There are lot of different aspects to music, art and technology as its develops even further? Is that a good thing or should we not take away from the music? Or is that just the way its going now do you think?
To me that seems like a different world entirely and something I don’t have any interest in, it is a part of the wider world but there is far too much negative energy flying around it for it to be anything more than a frivolous exercise, it’s not what I’m interested in but, if you can take the technology and marry it with the art, the music, the visuals and create something positive and beautiful that’s much needed in the world right now, probably more so than ever, then I’m happy to play a small part in it.
Do you see this becoming an even bigger project between yourself and Flat-e?
I would love for it to become a bigger project, it does feel like the first step of something.
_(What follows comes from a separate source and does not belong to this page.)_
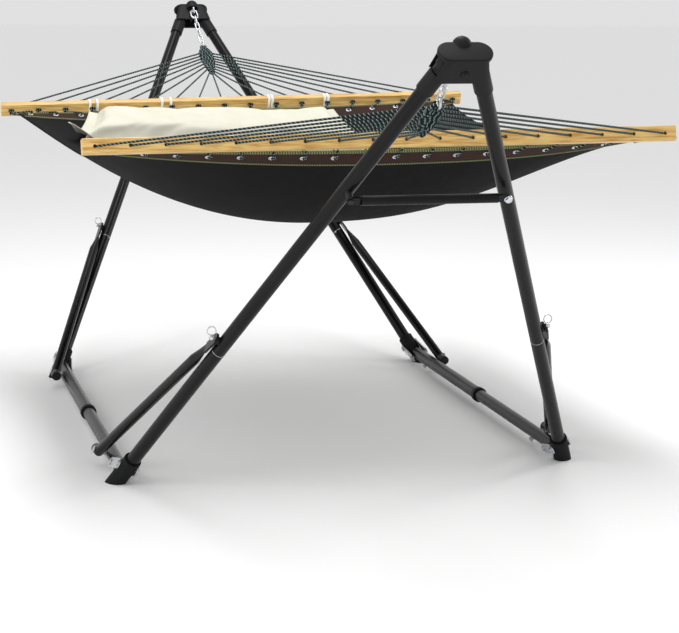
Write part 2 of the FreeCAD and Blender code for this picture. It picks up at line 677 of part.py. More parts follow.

In truth we really have already started our journey together with Song of Alpha, this is just a further step, so yes it feels like a long term collaboration and we are going to keep going, it feels good right now.
And you’ll be in such a historic venue here in Leeds, so the must be an honour?
And yes it feels really cool to be part of this venue, this Corn Exchange, I know that Flat-e have been working very hard to make something that works specifically for the room, this is not something that has been made then shoehorned into a space, everything about it has been created with this space in mind and yes, it’s an honour and I can’t wait to get up there and see how it all comes together.
Thanks for your time.
Thank you for your time, Cheers, see you at the launch!